6. Theoretical and Empirical Properties

Focalized preference optimization introduces precisely focused sampling, loss weighting, or data construction to constrain the learning signal to key regions:

Sample efficiency and sub-optimality: Active querying and data weighting (as in APO, plug-and-play frameworks, and group-contrastive approaches) reduce wasted optimization efforts on uninformative or saturated samples.
Robustness to distribution shift and catastrophic forgetting: Online module competition, memory consolidation, and modular replay (LifeAlign (Li et al., 21 Sep 2025)) integrate focalization with experience rehearsal and denoising—yielding improved backward knowledge retention, reduced interference from new tasks, and sustained preference alignment metrics.
Scalability: Unified frameworks (e.g., FERERO (Chen et al., 2 Dec 2024), BOPO (Liao et al., 10 Mar 2025), POCCO (Fan et al., 10 Jun 2025)) utilize preference focalization in multi-objective and combinatorial settings, enabling tractable, architecture-agnostic, and generalizable optimization even in high-dimensional or Pareto-front approximation tasks.

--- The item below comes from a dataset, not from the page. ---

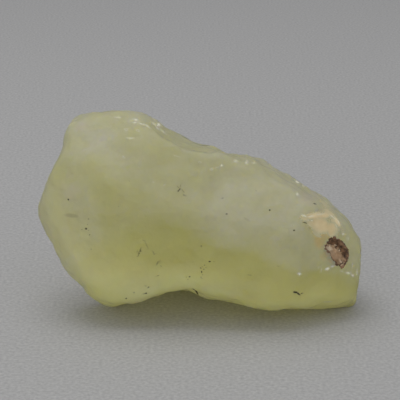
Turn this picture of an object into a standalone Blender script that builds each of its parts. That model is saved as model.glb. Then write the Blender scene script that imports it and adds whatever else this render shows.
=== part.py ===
# Raw Libyan desert glass: one natural lump of milky yellow glass, broken and then worn by blown sand.
# The lump stands on its worn underside. +X runs along it, -Y is its broad front, +Z is up.
# Shapes are worked out in millimetres and become metres in the last step.
# The lump leans back on its widest outline, the girdle. In the girdle's own frame x runs along, y goes up the
# lean and z comes out towards the front.
import math
from collections import namedtuple

import bmesh
import bpy
from mathutils import Matrix, Vector, noise

MILLIMETRE = 0.001
GIRDLE_LEAN = math.radians(20.0)

# The girdle: (along, up) in mm from the lump's middle.
GIRDLE = (
    # right end, its waist and its foot
    (18.9, -4.7), (18.8, -6.2), (18.4, -7.5), (18.6, -9.0), (18.5, -10.5), (18.0, -11.6),
    # long straight underside
    (15.8, -11.4), (15.0, -11.6), (13.4, -11.7), (8.9, -11.15), (4.7, -10.8), (1.3, -10.4), (0.2, -10.2),
    # arch between the two feet
    (-0.9, -9.4), (-2.3, -8.9), (-3.6, -8.7), (-4.8, -9.2), (-6.0, -10.1), (-7.1, -10.7),
    # left foot, rising to the left point
    (-10.4, -11.4), (-12.2, -10.7), (-14.1, -9.0), (-16.0, -6.4), (-17.2, -4.2), (-18.3, -2.2),
    (-19.0, -0.6), (-18.5, 1.7), (-17.3, 4.6), (-16.1, 7.1), (-15.6, 9.3),
    # blunt top
    (-14.6, 10.9), (-12.1, 11.4), (-9.0, 11.6), (-5.9, 11.1), (-3.7, 9.8),
    # saddle and the long slope down to the right end, with its small steps
    (-1.1, 8.1), (0.0, 7.6), (1.4, 7.4), (2.7, 6.6), (4.8, 6.3), (6.5, 6.2), (7.6, 5.8), (9.5, 4.7),
    (11.5, 3.7), (14.0, 2.0), (15.0, 1.4), (15.9, 0.3), (16.9, -0.5), (17.8, -1.8), (18.6, -3.3),
)
FRONT_BULGE = 9.0
BACK_BULGE = 10.2
GIRDLE_SPARE = 0.1  # added all round the girdle, as the soft faces and hollows take about this much off
FULLNESS = 2.4  # 2 would be an ellipse; more makes flatter faces with tighter edges
FOOT_FULLNESS = 3.0  # added towards the bottom of the front, which ends in a crisp edge over a flatter underside
FOOT_SWEEP = 0.28  # how far the lower half is swept back under the lump, per mm below its middle
SWEEP_SOFT = 1.5
FOLD_SPREAD = 0.4  # how soon the girdle's small ups and downs fade out over the front and back
BALL_STRETCH = 1.6  # how much longer than tall the lump is, to space the points evenly

# Broad worn faces, told from the girdle's frame. turn goes from the front towards the right end, tilt from
# there towards the top, reach is the face's distance from the middle and soft how gently it meets the others.
Face = namedtuple("Face", "turn tilt reach soft")
FACES = (
    Face(4, 17, 6.8, 0.2),  # upper front, leaning back
    Face(-3, -13, 6.8, 0.2),  # lower front, below a slanting knee
    Face(-13, 36, 10.0, 0.6),  # upper left shoulder
    Face(-27, 4, 11.0, 0.35),  # left end, front side
    Face(-24, -20, 12.1, 0.25),  # left foot, front side
    Face(30, -10, 11.4, 0.25),  # right foot, below the pit
    Face(42, 26, 12.0, 0.25),  # right shoulder, above the pit
    Face(8, 76, 11.35, 0.2),  # narrow top
    Face(57, 51, 9.1, 0.5),  # slope down to the right end
    Face(170, 30, 8.4, 0.5),  # upper back
    Face(204, 0, 8.8, 0.5),  # left back
    Face(158, -14, 12.9, 0.5),  # lower back
    Face(132, 4, 16.2, 0.5),  # right end, back side
    Face(232, 2, 16.6, 0.5),  # left end, back side
)

# Shell-shaped hollows: (along, up, out) of the middle of the ball that would fit in each, and its radius.
Hollow = namedtuple("Hollow", "along up out radius soft")
HOLLOWS = (
    Hollow(-3.9, -17.5, -1.0, 8.2, 0.15),  # arch beneath
    Hollow(1.0, 16.6, 6.0, 10.1, 0.3),  # front of the saddle
    Hollow(-1.5, 17.0, -5.5, 9.2, 0.3),  # back of the saddle
    Hollow(-8.0, 22.5, 13.5, 15.0, 0.15),  # shallow chip under the left top
    Hollow(14.6, 4.6, 11.0, 7.0, 0.12),  # shell break above the pit
    Hollow(3.5, -3.0, -20.0, 12.4, 0.3),  # middle of the back
    Hollow(-8.0, 7.0, -17.0, 9.6, 0.3),  # upper left of the back
    Hollow(13.5, -4.0, -15.5, 8.6, 0.25),  # right of the back
    Hollow(-13.5, -7.5, -13.0, 8.2, 0.3),  # left foot, behind
    Hollow(25.5, -7.5, -4.0, 7.4, 0.2),  # right end
)

# Swellings: (along, up, out) of the middle of each, how far it spreads and how far it stands out.
Swelling = namedtuple("Swelling", "along up out spread height")
SWELLINGS = (
    Swelling(-4.0, -8.6, -9.0, 4.0, 2.6),  # closes the arch behind
    Swelling(-11.5, 4.5, 5.5, 4.0, 0.35),  # left shoulder
    Swelling(9.0, 0.5, 6.0, 3.6, 0.35),  # right shoulder
    Swelling(-9.5, -8.5, 3.0, 3.0, 0.3),  # left foot
)

# Uneven wear: how far it moves the surface, and the size of its lumps, in mm.
Wear = namedtuple("Wear", "amount size")
WEAR = (Wear(0.5, 7.0), Wear(0.3, 3.1))
GIRDLE_HELD = 0.25  # how wide a band at the girdle is kept nearly free of that wear

UNDERSIDE = -12.0  # height of the worn flat that it stands on, from the lump's middle

SPLITS = 5
PIT_SPLITS = 3
PIT_MARGIN = 1.15

# The brown-lined pit near the right end: its middle and its rim round that.
PIT_MIDDLE = (15.7, -4.85)
PIT_RIM = (
    (1.35, -0.55), (1.2, 0.35), (0.85, 0.85), (0.15, 1.6), (-0.3, 1.8), (-0.9, 1.5), (-1.25, 1.0),
    (-1.3, 0.4), (-1.0, 0.0), (-0.75, -0.4), (-0.4, -0.95), (0.05, -1.45), (0.55, -1.8), (0.95, -1.3),
)
PIT_DEPTH = 1.3
PIT_WALL = 0.3  # share of the way in over which the wall drops

GLASS_COLOUR = (0.62, 0.60, 0.33)
GLASS_ROUGHNESS = 0.45
GLASS_IOR = 1.46
GLASS_CLEARNESS = 0.5


def rays_of(points):
    return sorted((math.atan2(y, x), math.hypot(x, y)) for x, y in points)


GIRDLE_RAYS = rays_of(GIRDLE)
PIT_RAYS = rays_of(PIT_RIM)


def reach_at(rays, angle):
    """Distance from the middle at an angle, on a smooth closed curve through the rays' ends."""
    count = len(rays)
    after = next((i for i, ray in enumerate(rays) if ray[0] > angle), count)
    knots = []
    for i in range(after - 2, after + 2):
        turn = 2 * math.pi * (i // count)
        knots.append((rays[i % count][0] + turn, rays[i % count][1]))
    (a0, r0), (a1, r1), (a2, r2), (a3, r3) = knots
    slope1 = (r2 - r0) / (a2 - a0)
    slope2 = (r3 - r1) / (a3 - a1)
    step = a2 - a1
    t = (angle - a1) / step
    return (
        r1 * (1 + 2 * t) * (1 - t) ** 2
        + slope1 * step * t * (1 - t) ** 2
        + r2 * t * t * (3 - 2 * t)
        + slope2 * step * t * t * (t - 1)
    )


def soft_excess(amount, soft):
    """amount where it is well above 0, nothing where it is well below, and a smooth bend between."""
    if amount > 30 * soft:
        return amount
    return soft * math.log1p(math.exp(amount / soft))


def wrapped(angle):
    return (angle + math.pi) % (2 * math.pi) - math.pi


def heading(turn, tilt):
    turn = math.radians(turn)
    tilt = math.radians(tilt)
    return Vector((math.sin(turn) * math.cos(tilt), math.sin(tilt), math.cos(turn) * math.cos(tilt)))


def pit_share(place):
    """0 in the middle of the pit, 1 at its rim, more outside it."""
    x = place.x - PIT_MIDDLE[0]
    y = place.y - PIT_MIDDLE[1]
    return math.hypot(x, y) / reach_at(PIT_RAYS, math.atan2(y, x))


def girdle_reach(angle, spread):
    """The girdle's reach, evened out over a spread of angles."""
    return (
        reach_at(GIRDLE_RAYS, wrapped(angle - spread))
        + 2 * reach_at(GIRDLE_RAYS, angle)
        + reach_at(GIRDLE_RAYS, wrapped(angle + spread))
    ) / 4


def on_lump(direction):
    """The place on the lump, in the girdle's frame, for a direction of the unit ball."""
    share = math.hypot(direction.x, direction.y)
    angle = math.atan2(direction.y, direction.x * BALL_STRETCH)
    fullness = FULLNESS
    if direction.z > 0 and angle < 0:
        fullness += FOOT_FULLNESS * (1 - math.cos(angle) ** 6)
    full = (share**fullness + abs(direction.z) ** fullness) ** (-1 / fullness)
    reach = (girdle_reach(angle, FOLD_SPREAD * abs(direction.z)) + GIRDLE_SPARE) * share * full
    bulge = FRONT_BULGE if direction.z > 0 else BACK_BULGE
    place = Vector((reach * math.cos(angle), reach * math.sin(angle), bulge * direction.z * full))
    place.z -= FOOT_SWEEP * soft_excess(-place.y, SWEEP_SOFT)
    for face in FACES:
        way = heading(face.turn, face.tilt)
        place -= way * soft_excess(place.dot(way) - face.reach, face.soft)
    for hollow in HOLLOWS:
        away = place - Vector((hollow.along, hollow.up, hollow.out))
        place += away.normalized() * soft_excess(hollow.radius - away.length, hollow.soft)
    for swelling in SWELLINGS:
        away = place - Vector((swelling.along, swelling.up, swelling.out))
        place += place.normalized() * swelling.height * math.exp(-((away.length / swelling.spread) ** 2))
    outwards = place.normalized() * (1 - math.exp(-((direction.z / GIRDLE_HELD) ** 2)))
    for wear in WEAR:
        place += outwards * wear.amount * noise.noise(place / wear.size)
    return place


def press_pit(place):
    if place.z > 0:
        inside = min(max((1 - pit_share(place)) / PIT_WALL, 0.0), 1.0)
        place -= heading(30, 10) * PIT_DEPTH * inside * inside * (3 - 2 * inside)
    return place


def refine_round_pit(ball):
    for _ in range(PIT_SPLITS):
        near = set()
        for vertex in ball.verts:
            place = on_lump(vertex.co)
            if place.z > 0 and pit_share(place) < PIT_MARGIN:
                near.add(vertex)
        edges = [edge for edge in ball.edges if near.intersection(edge.verts)]
        bmesh.ops.subdivide_edges(ball, edges=edges, cuts=1)
        bmesh.ops.triangulate(ball, faces=ball.faces)
        for vertex in ball.verts:
            vertex.co.normalize()


def stand_in_the_middle(ball):
    """Move the lump so that it stands on the floor with the middle of its box over the origin."""
    middle = Vector((0.0, 0.0, UNDERSIDE))
    for axis in (0, 1):
        reaches = [vertex.co[axis] for vertex in ball.verts]
        middle[axis] = (min(reaches) + max(reaches)) / 2
    bmesh.ops.translate(ball, vec=-middle, verts=ball.verts)


def frosted_glass():
    glass = bpy.data.materials.new("desert_glass")
    glass.use_nodes = True
    shader = glass.node_tree.nodes["Principled BSDF"]
    shader.inputs["Base Color"].default_value = (*GLASS_COLOUR, 1.0)
    shader.inputs["Roughness"].default_value = GLASS_ROUGHNESS
    shader.inputs["IOR"].default_value = GLASS_IOR
    shader.inputs["Transmission Weight"].default_value = GLASS_CLEARNESS
    glass.diffuse_color = (*GLASS_COLOUR, 1.0)
    return glass


def build_lump():
    mesh = bpy.data.meshes.new("desert_glass")
    ball = bmesh.new()
    bmesh.ops.create_icosphere(ball, subdivisions=SPLITS, radius=1.0)
    refine_round_pit(ball)
    upright = Matrix.Rotation(math.pi / 2 - GIRDLE_LEAN, 3, "X")
    for vertex in ball.verts:
        vertex.co = upright @ press_pit(on_lump(vertex.co))
        vertex.co.z = max(vertex.co.z, UNDERSIDE)
    stand_in_the_middle(ball)
    bmesh.ops.scale(ball, vec=(MILLIMETRE,) * 3, verts=ball.verts)
    for face in ball.faces:
        face.smooth = True
    ball.to_mesh(mesh)
    ball.free()
    mesh.materials.append(frosted_glass())
    lump = bpy.data.objects.new("desert_glass", mesh)
    bpy.context.scene.collection.objects.link(lump)
    return lump


def clear_scene():
    for thing in list(bpy.data.objects):
        bpy.data.objects.remove(thing)


clear_scene()
build_lump()
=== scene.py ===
import math
import random

import bmesh
import bpy
from mathutils import Matrix, Vector, noise


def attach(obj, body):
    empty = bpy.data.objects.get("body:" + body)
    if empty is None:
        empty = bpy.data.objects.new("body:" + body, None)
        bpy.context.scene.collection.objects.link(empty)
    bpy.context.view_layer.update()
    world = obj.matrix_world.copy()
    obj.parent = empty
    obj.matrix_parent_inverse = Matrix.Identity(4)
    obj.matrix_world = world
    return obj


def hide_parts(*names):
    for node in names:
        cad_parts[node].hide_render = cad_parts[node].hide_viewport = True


print("loading the frame")
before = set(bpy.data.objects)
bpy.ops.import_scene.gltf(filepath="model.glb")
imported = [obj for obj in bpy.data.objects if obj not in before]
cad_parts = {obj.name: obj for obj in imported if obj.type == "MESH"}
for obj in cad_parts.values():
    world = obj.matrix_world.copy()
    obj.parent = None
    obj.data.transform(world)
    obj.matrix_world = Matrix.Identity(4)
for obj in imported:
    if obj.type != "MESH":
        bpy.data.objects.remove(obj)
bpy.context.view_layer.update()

# Places on the lump are told as in its front view: x along, y up the view, z out towards the viewer, in mm
# from its middle.
view = {
    "middle": (0.019, -0.327, 12.0),  # the front view's own middle, in mm in the part's frame
    "lean": math.radians(20),  # how far the view looks down
    "mmPerPixel": 38 / 323,  # the lump is 38 mm long, and 323 pixels in the picture
    "pixels": 400,
    "lens": 150,
    "sensor": 36,
    "raise": 10,  # how many pixels the picture's centre is above the lump's middle
    "nearest": 0.001,
}
mm = 0.001
viewDistance = view["pixels"] * view["mmPerPixel"] * view["lens"] / view["sensor"]
viewCentre = view["raise"] * view["mmPerPixel"]
turnUp = Matrix.Rotation(math.pi / 2 - view["lean"], 3, "X")
turnBack = turnUp.transposed()


def toFront(point):
    return turnBack @ (Vector(point) * 1000 - Vector(view["middle"]))


def fromFront(x, y, z):
    return (turnUp @ Vector((x, y, z)) + Vector(view["middle"])) / 1000


def asSeen(place):
    # where the lens shows a place, measured in the plane through the lump's middle
    nearer = viewDistance / (viewDistance - place.z)
    return Vector((place.x * nearer, viewCentre + (place.y - viewCentre) * nearer, place.z))


def softStep(low, high, value):
    share = min(max((value - low) / (high - low), 0), 1)
    return share * share * (3 - 2 * share)


lump = {
    "node": "desert_glass",
    "smoothing": 2,
    "ease": 0.5,  # how far each corner of the fine mesh then moves towards its neighbours
    "plump": 0.5,  # how far the corners are drawn out before the smoothing, which takes them in again
    "grain": ((0.2, 2.4), (0.12, 1.2), (0.04, 0.5)),  # how deep and how wide the worn unevenness is, in mm
}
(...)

7. Future Directions and Implications

Focalized preference optimization opens systematic pathways for:

Designing offline, scalable, and robust alignment pipelines that adaptively focus on sample uncertainty, semantic diversity, and critical decision boundaries.
Integrating model-internal uncertainty, feedback imbalances, or multi-modal signals via structured loss weighting, adaptive memory consolidation, and modular decoupling.
Extending focalization principles to online, cross-domain, and lifelong learning frameworks (as exemplified by LifeAlign), as well as to complex settings with semi-automatic or group-based preference annotations.
Guiding user-specified multi-objective trade-offs with partial orders and constraint sets for effective preference-guided solution discovery.

Collectively, these strategies provide theoretically justified and empirically validated mechanisms for allocative efficiency in preference-based model alignment, facilitating superior data efficiency, robustness to feedback limitations, and stable long-horizon adaption across domains and objectives.